Analysts and investors should watch the June and September quarters for confirmation of trends—particularly sequential ad CPM improvements and whether cloud bookings translate into durable ARR expansion. Management commentary on product-level margin contribution from AI services will be a critical read-through for institutional investors. Finally, monitor capital allocation signals: increased pace of buybacks or targeted M&A could indicate management confidence in near-term cash generation and may shift valuation perceptions.
Bottom Line
Alphabet’s Q1 2026 results show revenue resilience and continued investment-driven margin pressure; the release recalibrates expectations rather than resolving the longer-term debate about AI monetization. Continued data flow over the next two quarters will be decisive for re-rating.
FAQ
Q: How does Alphabet’s Q1 cloud growth compare historically? A: Alphabet reported ~22% YoY cloud growth in Q1 2026 (Argus/Yahoo, May 1, 2026), which is slower than the 30%+ peaks seen in 2021–2022 but still within the top decile among large-cap cloud providers on a same-base comparison; the gap versus Azure/AWS reflects differences in enterprise footprint and go-to-market scale.

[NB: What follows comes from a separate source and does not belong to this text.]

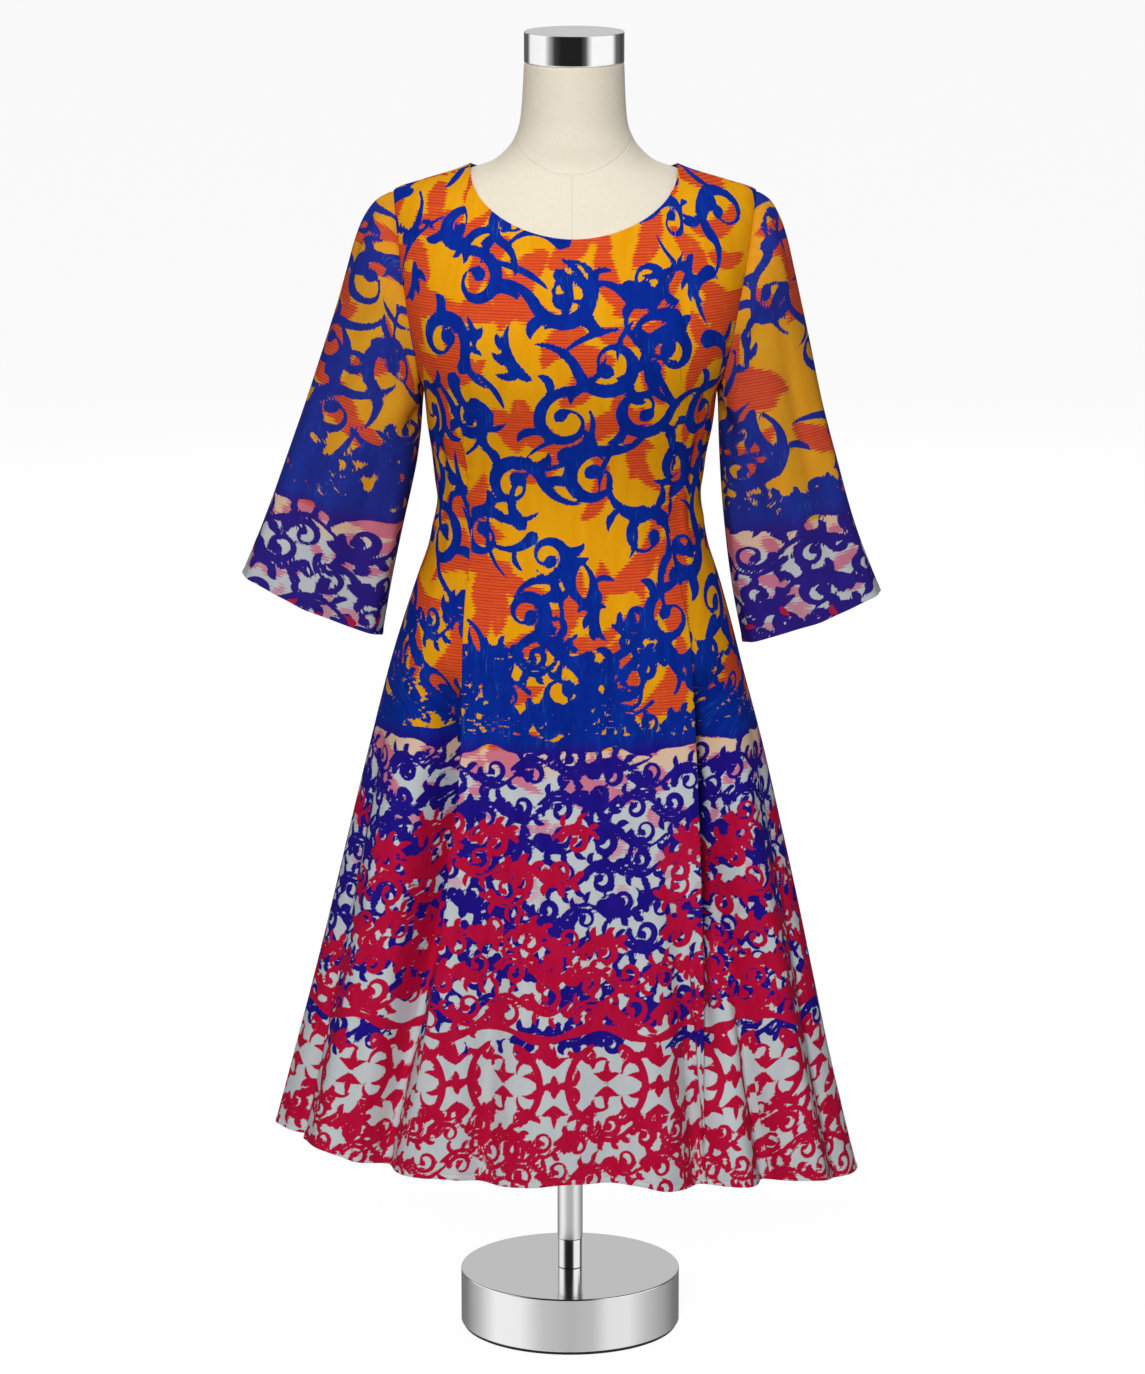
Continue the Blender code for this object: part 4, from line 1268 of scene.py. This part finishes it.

Q: What are practical implications for ad tech vendors if Alphabet’s ad yields continue to recover? A: A sustained ad yield recovery would likely lift CPMs across programmatic exchanges, increase demand for measurement and attribution services, and improve monetization for publishers; conversely, if YouTube monetization choices prioritize user engagement over short-term yield, vendor upside could be muted.
Q: Could capex trends reverse if cloud monetization lags? A: Yes. Management can moderate capital intensity if ROI on additional data center capacity fails to meet internal thresholds; however, most hyperscalers maintain a runway to prioritize strategic compute build-outs even amid temporary ROI pressures.
Disclaimer: This article is for informational purposes only and does not constitute investment advice.